Enhanced electrochemical capacitive performance of sandwich-like MWCNTs/PANI/PSS-GR electrode materials

A novel sandwich-like MWCNTs/PANI/PSS-GR nanocomposites are achieved via in situ chemical oxidative polymerization and electrostatic adsorption between the negatively-charged poly(sodium 4-styrenesulfonate) (PSS) modified graphene (GR) nanosheets and the positively-charged polyaniline (PANI) on the surface of multiwalled carbon nanotubes (MWCNTs). The morphology and structure of the composites are characterized by scanning electron microscopy (SEM), transmission electron microscopy (TEM), X-ray diffraction (XRD), ultraviolet-visible (UV-vis) and Fourier transform infrared (FT-IR), respectively. It is clearly seen that the PANI is uniformly coated on the surface of MWCNTs to form the MWCNTs/PANI bundles with diameter around 60 nm, and then the obtained MWCNTs/PANI are successfully coated on the surface of the PSS-GR nanosheets.

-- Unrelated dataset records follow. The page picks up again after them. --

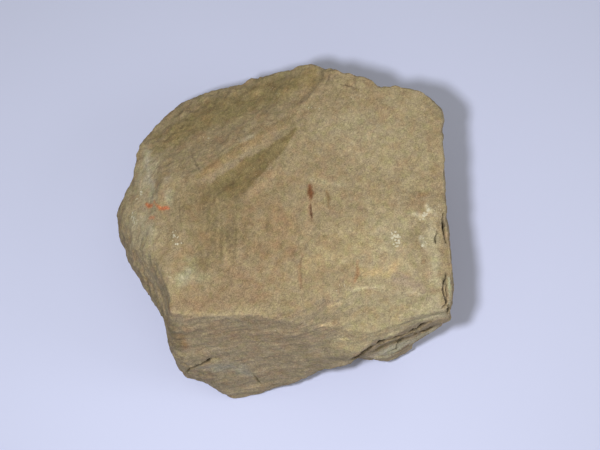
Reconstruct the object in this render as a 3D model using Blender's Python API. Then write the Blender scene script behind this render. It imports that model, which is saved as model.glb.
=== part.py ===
"""Shale hand specimen, built at its real size: metres, +Z up, standing on the origin.

The stone is one piece. It starts as a block lofted through three outlines (foot, waist and head),
is split along the flat fractures that gave it its faces, loses a long flake from its top, is
weathered along its bedding, and last is parted where its thin beds have begun to open.
"""

import math

import bmesh
import bpy
from mathutils import Matrix, Vector, noise

MM = 0.001

# Heights of the block before it is split, in millimetres. The foot is below the ground, because
# the stone is ground flat there once it is weathered.
HEAD_Z = 60.0
FOOT_Z = -4.0

# The beds rise by this many degrees towards +X
BED_DIP_DEG = 15.0
BED_NORMAL = Vector((-math.sin(math.radians(BED_DIP_DEG)), 0.0, math.cos(math.radians(BED_DIP_DEG))))

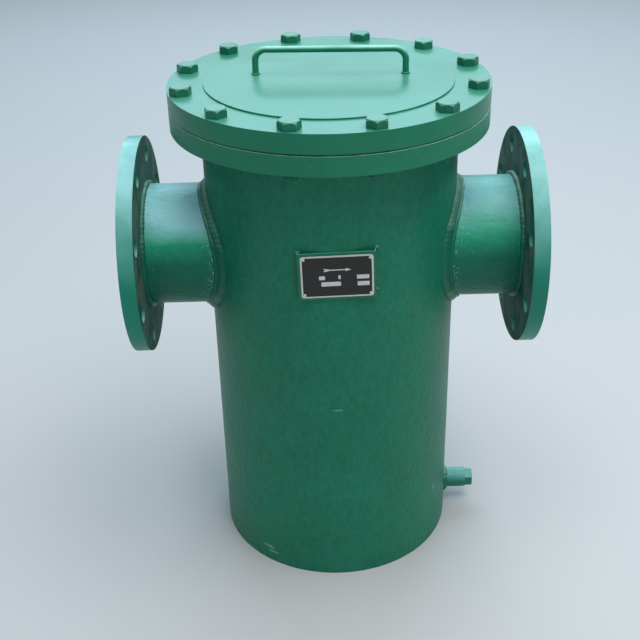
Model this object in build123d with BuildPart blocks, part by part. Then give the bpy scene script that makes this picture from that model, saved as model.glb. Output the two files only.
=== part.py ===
from build123d import *
import math
import os

# Basket strainer for a DN150 pipe line, welded from steel pipe and plate, with a bolted blind cover.
# Millimetres. Origin at the middle of the underside, X along the pipe line with the flow, Z up, front at -Y.

# Shell, bottom and bolted joint
shell_od = 325.0
shell_wall = 8.0
body_height = 633.0
bottom_thickness = 12.0
body_flange_thickness = 24.0
shell_setback = 3.0
cover_thickness = 24.0
raised_disc_inset = 30.0
raised_disc_height = 2.0
gasket_thickness = 2.0
gasket_margin = 2.25
flange_edge_chamfer = 1.2

# Cover bolts
bolt_offset = 22.5
bolt_edge = 15.0
bolt_count = 12
bolt_start_angle = 15.0
bolt_diameter = 16.0
bolt_hole = 17.5
bolt_projection = 9.6
bolt_head_flats = 24.0
bolt_head_height = 10.0
head_bevel = 1.2
bolt_head_turn_step = 23.0

# Cover handle
handle_bar = 8.0
handle_span = 187.0
handle_height = 35.0
handle_bend_radius = 14.0
handle_x = 2.5
handle_y = 14.5
handle_turn = -3.5

# Nozzles and pipe flanges
nozzle_od = 159.0
nozzle_wall = 4.5
nozzle_height = 441.0
face_to_face = 528.0
pipe_flange_rim = 20.0
raised_face_margin = 3.0
raised_face_height = 2.0
pipe_bolt_offset = 40.5
pipe_bolt_edge = 22.5
pipe_bolt_count = 8
pipe_bolt_hole = 22.0
nozzle_setback = 6.0

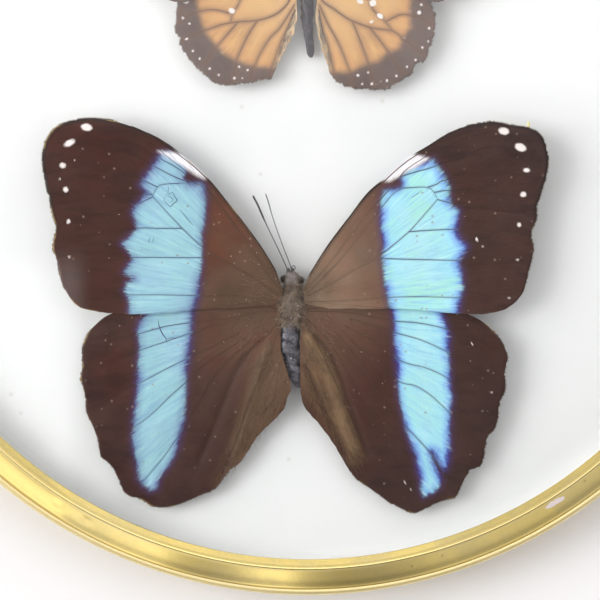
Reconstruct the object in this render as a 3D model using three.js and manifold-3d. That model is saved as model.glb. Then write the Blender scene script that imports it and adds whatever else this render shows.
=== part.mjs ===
// A round brass display frame with domed glass. Two spread butterflies are glued to the white card
// inside it: a large one with a blue band across its wings below, and an orange one above.
// Millimetres. The frame lies on its back: +Z points out through the glass, +Y to the butterflies'
// heads, and the origin is the middle of the frame on the surface that it rests on.
import * as THREE from "three";
import { mergeVertices } from "three/addons/utils/BufferGeometryUtils.js";
import Module from "manifold-3d";

const wasm = await Module();
wasm.setup();

// Driving dimensions.
const rimRadius = 102; // outside of the rim's bead
const lipRadius = 94; // the white that shows inside the rim
const ridgeHeight = 15.6; // top of the brass
const domeRise = 16; // how far the glass bulges above its own edge
const glassThickness = 2;
const gap = 0.3; // clearance between pieces that touch
const roundSteps = 64;

// Heights of the layers, from the back board up.
const boardBottom = 3.2;
const boardTop = boardBottom + 2;
const cardBottom = boardTop + gap;
const cardTop = cardBottom + 1.2;
const spacerBottom = cardTop + gap;
const spacerTop = spacerBottom + 3.3;
const glassBottom = spacerTop + gap;
const glassTop = glassBottom + glassThickness;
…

In addition, the results of UV-vis and FTIR confirm the successful synthesis of MWCNTs/PANI/PSS-GR nanocomposites and the existence of interaction between PSS-GR and MWCNTs/PANI. The results of electrochemical tests demonstrate that the sandwich-like nanocomposites present superior electrochemical properties in comparison with pure PANI and MWCNTs/PANI, which can ascribe to the structure advantage and the synergistic effect of MWCNTs, PANI and GR nanosheets. The specific capacitance (SC) of MWCNTs/PANI/PSS-GR nanocomposites is 602.5 F g(-1) at the current density of 0.5 A g (-1) in a three-electrode system, and still keeps 332.5 F g (-1) (0.5 A g (-1)) in a symmetric two-electrode system. Furthermore, 78.32% of the initial specific capacitance is retained after 2000 charging/discharging cycles, which is much better than that of pure PANI.